On December 11, 2019, United States Magistrate Judge Marshal D. Morgan issued a thorough and well-supported R&R (Docket No. 52), recommending that defendant Pablo De la Cruz-Arias ("De la Cruz")'s motion to suppress (Docket No. 28) be denied. The parties had until December 26, 2019 to object to the R&R. (Docket No. 160.) The Court granted De la Cruz's motions for an extension of time to file an objection. (Docket Nos. 59 and 61.) De la Cruz timely objected to the R&R, and the United States replied. (Docket Nos. 62 and 63.)

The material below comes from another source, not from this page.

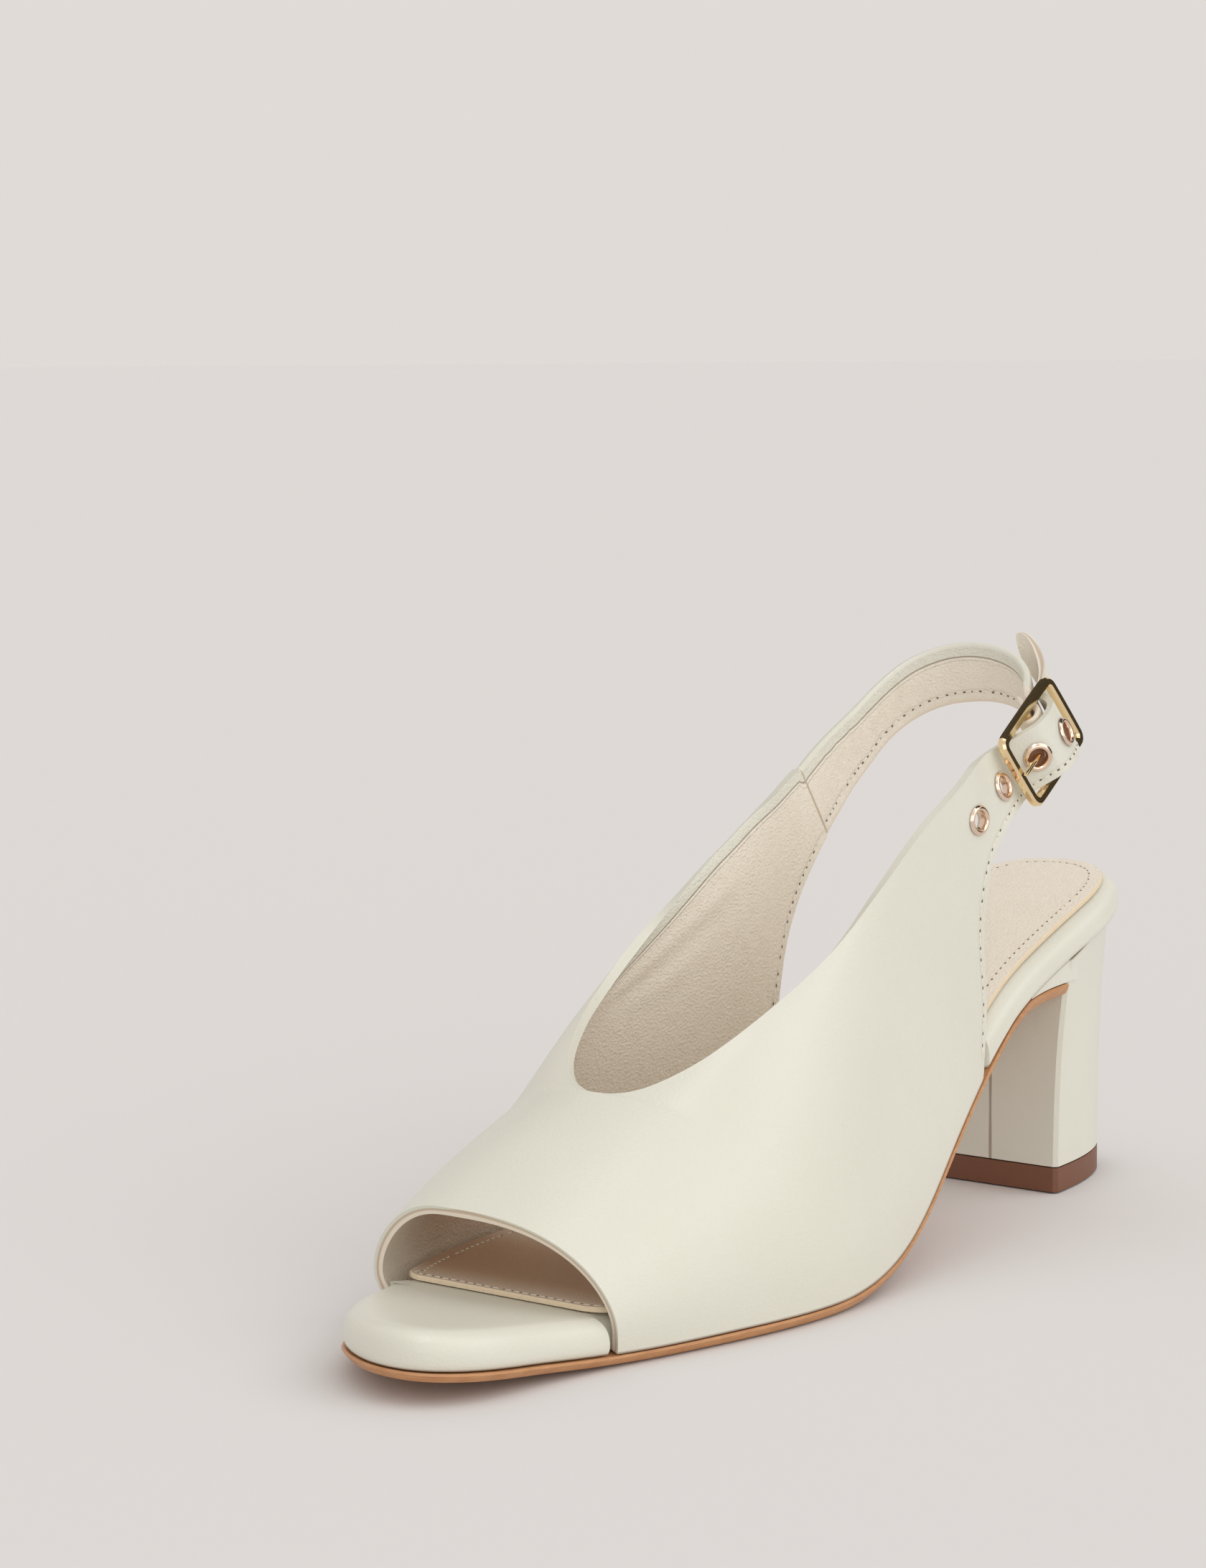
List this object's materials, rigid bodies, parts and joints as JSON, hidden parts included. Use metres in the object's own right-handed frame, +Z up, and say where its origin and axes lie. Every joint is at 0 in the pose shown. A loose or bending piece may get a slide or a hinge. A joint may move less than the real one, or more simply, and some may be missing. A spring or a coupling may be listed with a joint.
{
  "type": "slingback sandal",
  "caption": "Open-toed slingback sandal in smooth pale leather, with a deep-cut vamp, a buckled heel strap and a leather-covered block heel; left shoe.",
  "frame": {"origin": "centre of the shoe's outer box, on the floor plane under it", "axes": "+Y runs from the toe to the heel, +X to the wearer's left, which is the outer side of this left shoe, and +Z is up"},
  "size_m": [0.0776, 0.2486, 0.1251],
  "materials": {
    "sole_leather": "waxed tan edge",
    "cover_leather": "smooth, softly glossy",
    "lining_leather": "matt, fine grain",
    "top_rubber": "matt",
    "upper_leather": "smooth, softly glossy, fine grain",
    "gold_metal": "polished pale gold plating",
    "rose_metal": "polished rose gold plating"
  },
  "bodies": {
    "root": {"outsole": "sole_leather", "footbed": "cover_leather", "sock_lining": "lining_leather", "heel_block": "cover_leather", "top_piece": "top_rubber", "vamp_upper": "upper_leather", "slingback_strap": "upper_leather", "buckle_frame": "gold_metal", "buckle_prong": "gold_metal", "eyelet_1": "rose_metal", "eyelet_2": "rose_metal", "eyelet_3": "rose_metal", "eyelet_4": "rose_metal"}
  },
  "joints": []
}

The Court has made an independent examination of the entire record in this case. De la Cruz's "limited objection" pertains solely to his post-arrest statements. (Docket No. 62 at p. 3.) On March 1, 2019, Puerto Rico Police Department ("PRPD") officers executed a search warrant at his residence. (Docket No. 52 at p. 2.) Subsequently, PRPD officers informed De la Cruz that they arrested his consensual partner for violating Article 6.01 of the Puerto Rico Weapons Act, P.R. Laws Ann. tit. 25, section 459. Id. at p. 6. De la Cruz then claimed ownership of the ammunition, asserting that "around midnight, he was chopping down a tree in the yard and found the two (2) magazines." Id. at p. 7. The R&R cites United States v. Jackson for the proposition that the "voluntariness of an admission depends on ‘whether the will of the defendant [was] overborne so that the statement was not his free and voluntary act.’ " Id. at p. 20 (citing 918 F.2d 236, 241 (1st Cir. 1990) ). This is a correct statement of the law. That the magistrate judge noted the lack of emotional reaction from De la Cruz does not negate the legal principal on which the R&R is based.

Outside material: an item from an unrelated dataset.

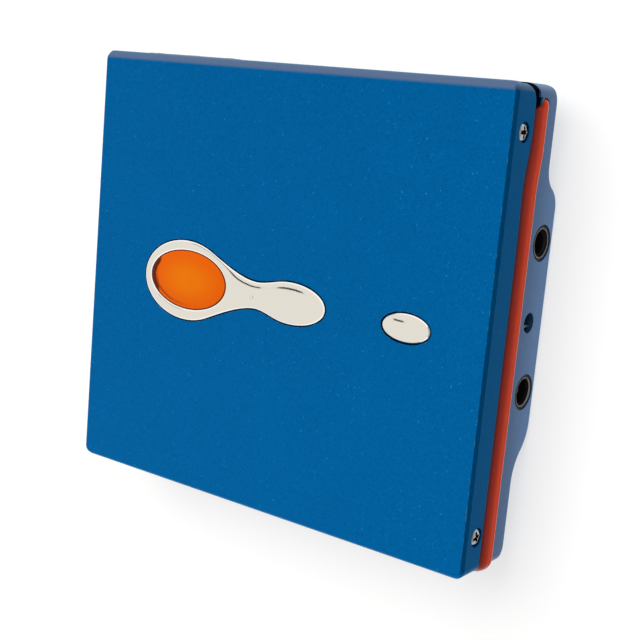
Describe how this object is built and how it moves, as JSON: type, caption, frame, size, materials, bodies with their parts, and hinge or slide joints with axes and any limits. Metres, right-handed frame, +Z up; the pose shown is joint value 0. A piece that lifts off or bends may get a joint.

Assuming responsibility for contraband initially attributed to a relative does not undermine a voluntary confession. See United States v. Dillard, 983 F.2d 1069 (6th Cir. 1992) (concluding that threat to arrest defendant's mother was not coercive because the police had probable cause to arrest mother); United States v. Meléndez, Case No. 14-838, 2015 WL 3767178, 2015 U.S. Dist. LEXIS 78894 (S.D.N.Y. 2015) (threat to arrest everyone in the apartment, including elderly father, was not so improperly coercive as to render consent involuntary) (citing United States v. Ortiz, 943 F. Supp. 2d 447, 456 (S.D.N.Y. 2013) ("a threat to arrest a suspect's family member [...] does not render a confession involuntary if the police had probable cause to arrest the family member and thus could lawfully carry out the threat.")). Accordingly, the Court ADOPTS the magistrate judge's findings and recommendations (Docket No. 52), and De la Cruz's motion to suppress is DENIED (Docket No. 28).
A scheduling order will be issued by separate order.